§ **TASK BRIEF**: Are you able to quote each entry exactly as written?

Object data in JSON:
________________________________________
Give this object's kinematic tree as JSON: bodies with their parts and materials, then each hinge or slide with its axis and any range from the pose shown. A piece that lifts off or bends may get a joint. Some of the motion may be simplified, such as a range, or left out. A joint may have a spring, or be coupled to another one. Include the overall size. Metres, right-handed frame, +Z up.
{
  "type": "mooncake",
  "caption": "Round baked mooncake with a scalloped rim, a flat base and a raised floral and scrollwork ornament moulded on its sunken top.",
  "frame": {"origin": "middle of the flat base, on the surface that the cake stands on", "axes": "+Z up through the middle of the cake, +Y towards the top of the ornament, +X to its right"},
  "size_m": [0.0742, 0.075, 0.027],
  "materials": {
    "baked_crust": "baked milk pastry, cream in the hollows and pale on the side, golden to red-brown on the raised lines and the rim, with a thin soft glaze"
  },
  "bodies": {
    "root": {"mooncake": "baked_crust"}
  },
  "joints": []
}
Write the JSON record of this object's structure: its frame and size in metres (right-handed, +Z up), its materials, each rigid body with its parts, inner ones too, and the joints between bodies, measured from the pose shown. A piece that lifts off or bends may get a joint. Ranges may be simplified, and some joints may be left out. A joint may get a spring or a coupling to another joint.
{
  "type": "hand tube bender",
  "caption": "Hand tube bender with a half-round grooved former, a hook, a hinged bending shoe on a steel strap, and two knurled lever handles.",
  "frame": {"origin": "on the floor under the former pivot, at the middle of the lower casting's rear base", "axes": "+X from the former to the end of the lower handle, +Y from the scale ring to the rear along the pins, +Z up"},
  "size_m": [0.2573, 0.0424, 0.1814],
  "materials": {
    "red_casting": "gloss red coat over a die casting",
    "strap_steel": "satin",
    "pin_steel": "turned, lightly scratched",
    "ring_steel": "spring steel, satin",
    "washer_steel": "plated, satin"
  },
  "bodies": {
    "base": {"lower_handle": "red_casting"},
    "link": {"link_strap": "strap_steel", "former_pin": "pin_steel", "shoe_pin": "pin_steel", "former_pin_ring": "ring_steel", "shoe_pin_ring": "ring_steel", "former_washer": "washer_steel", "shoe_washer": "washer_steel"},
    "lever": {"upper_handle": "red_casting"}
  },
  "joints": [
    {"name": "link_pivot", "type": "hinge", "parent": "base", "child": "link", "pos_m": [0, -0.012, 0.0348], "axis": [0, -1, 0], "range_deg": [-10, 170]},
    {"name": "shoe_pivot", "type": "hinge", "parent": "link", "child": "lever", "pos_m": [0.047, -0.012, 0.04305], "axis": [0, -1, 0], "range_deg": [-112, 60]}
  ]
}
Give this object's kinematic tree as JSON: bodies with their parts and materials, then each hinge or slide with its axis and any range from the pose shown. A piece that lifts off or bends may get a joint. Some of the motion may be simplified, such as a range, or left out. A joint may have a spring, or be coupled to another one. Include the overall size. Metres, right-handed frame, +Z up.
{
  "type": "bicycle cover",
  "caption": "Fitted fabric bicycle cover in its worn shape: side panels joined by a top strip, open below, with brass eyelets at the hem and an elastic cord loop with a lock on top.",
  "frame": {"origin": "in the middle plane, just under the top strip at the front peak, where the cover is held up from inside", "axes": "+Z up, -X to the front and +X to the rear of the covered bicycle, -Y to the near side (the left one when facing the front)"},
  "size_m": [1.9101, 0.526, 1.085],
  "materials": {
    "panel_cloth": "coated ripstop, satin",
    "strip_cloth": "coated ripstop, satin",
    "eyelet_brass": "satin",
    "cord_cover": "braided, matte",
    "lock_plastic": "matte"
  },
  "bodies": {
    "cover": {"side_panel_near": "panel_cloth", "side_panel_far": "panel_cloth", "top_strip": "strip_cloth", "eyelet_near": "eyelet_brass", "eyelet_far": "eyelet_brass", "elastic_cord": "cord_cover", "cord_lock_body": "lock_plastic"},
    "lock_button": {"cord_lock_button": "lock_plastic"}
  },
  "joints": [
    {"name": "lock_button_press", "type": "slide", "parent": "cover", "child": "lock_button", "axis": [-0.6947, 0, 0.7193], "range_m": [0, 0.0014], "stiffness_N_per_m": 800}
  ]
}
________________________________________
§ **REPLY**:
Give this object's kinematic tree as JSON: bodies with their parts and materials, then each hinge or slide with its axis and any range from the pose shown. A piece that lifts off or bends may get a joint. Some of the motion may be simplified, such as a range, or left out. A joint may have a spring, or be coupled to another one. Include the overall size. Metres, right-handed frame, +Z up.
{
  "type": "mooncake",
  "caption": "Round baked mooncake with a scalloped rim, a flat base and a raised floral and scrollwork ornament moulded on its sunken top.",
  "frame": {"origin": "middle of the flat base, on the surface that the cake stands on", "axes": "+Z up through the middle of the cake, +Y towards the top of the ornament, +X to its right"},
  "size_m": [0.0742, 0.075, 0.027],
  "materials": {
    "baked_crust": "baked milk pastry, cream in the hollows and pale on the side, golden to red-brown on the raised lines and the rim, with a thin soft glaze"
  },
  "bodies": {
    "root": {"mooncake": "baked_crust"}
  },
  "joints": []
}
Write the JSON record of this object's structure: its frame and size in metres (right-handed, +Z up), its materials, each rigid body with its parts, inner ones too, and the joints between bodies, measured from the pose shown. A piece that lifts off or bends may get a joint. Ranges may be simplified, and some joints may be left out. A joint may get a spring or a coupling to another joint.
{
  "type": "hand tube bender",
  "caption": "Hand tube bender with a half-round grooved former, a hook, a hinged bending shoe on a steel strap, and two knurled lever handles.",
  "frame": {"origin": "on the floor under the former pivot, at the middle of the lower casting's rear base", "axes": "+X from the former to the end of the lower handle, +Y from the scale ring to the rear along the pins, +Z up"},
  "size_m": [0.2573, 0.0424, 0.1814],
  "materials": {
    "red_casting": "gloss red coat over a die casting",
    "strap_steel": "satin",
    "pin_steel": "turned, lightly scratched",
    "ring_steel": "spring steel, satin",
    "washer_steel": "plated, satin"
  },
  "bodies": {
    "base": {"lower_handle": "red_casting"},
    "link": {"link_strap": "strap_steel", "former_pin": "pin_steel", "shoe_pin": "pin_steel", "former_pin_ring": "ring_steel", "shoe_pin_ring": "ring_steel", "former_washer": "washer_steel", "shoe_washer": "washer_steel"},
    "lever": {"upper_handle": "red_casting"}
  },
  "joints": [
    {"name": "link_pivot", "type": "hinge", "parent": "base", "child": "link", "pos_m": [0, -0.012, 0.0348], "axis": [0, -1, 0], "range_deg": [-10, 170]},
    {"name": "shoe_pivot", "type": "hinge", "parent": "link", "child": "lever", "pos_m": [0.047, -0.012, 0.04305], "axis": [0, -1, 0], "range_deg": [-112, 60]}
  ]
}
Give this object's kinematic tree as JSON: bodies with their parts and materials, then each hinge or slide with its axis and any range from the pose shown. A piece that lifts off or bends may get a joint. Some of the motion may be simplified, such as a range, or left out. A joint may have a spring, or be coupled to another one. Include the overall size. Metres, right-handed frame, +Z up.
{
  "type": "bicycle cover",
  "caption": "Fitted fabric bicycle cover in its worn shape: side panels joined by a top strip, open below, with brass eyelets at the hem and an elastic cord loop with a lock on top.",
  "frame": {"origin": "in the middle plane, just under the top strip at the front peak, where the cover is held up from inside", "axes": "+Z up, -X to the front and +X to the rear of the covered bicycle, -Y to the near side (the left one when facing the front)"},
  "size_m": [1.9101, 0.526, 1.085],
  "materials": {
    "panel_cloth": "coated ripstop, satin",
    "strip_cloth": "coated ripstop, satin",
    "eyelet_brass": "satin",
    "cord_cover": "braided, matte",
    "lock_plastic": "matte"
  },
  "bodies": {
    "cover": {"side_panel_near": "panel_cloth", "side_panel_far": "panel_cloth", "top_strip": "strip_cloth", "eyelet_near": "eyelet_brass", "eyelet_far": "eyelet_brass", "elastic_cord": "cord_cover", "cord_lock_body": "lock_plastic"},
    "lock_button": {"cord_lock_button": "lock_plastic"}
  },
  "joints": [
    {"name": "lock_button_press", "type": "slide", "parent": "cover", "child": "lock_button", "axis": [-0.6947, 0, 0.7193], "range_m": [0, 0.0014], "stiffness_N_per_m": 800}
  ]
}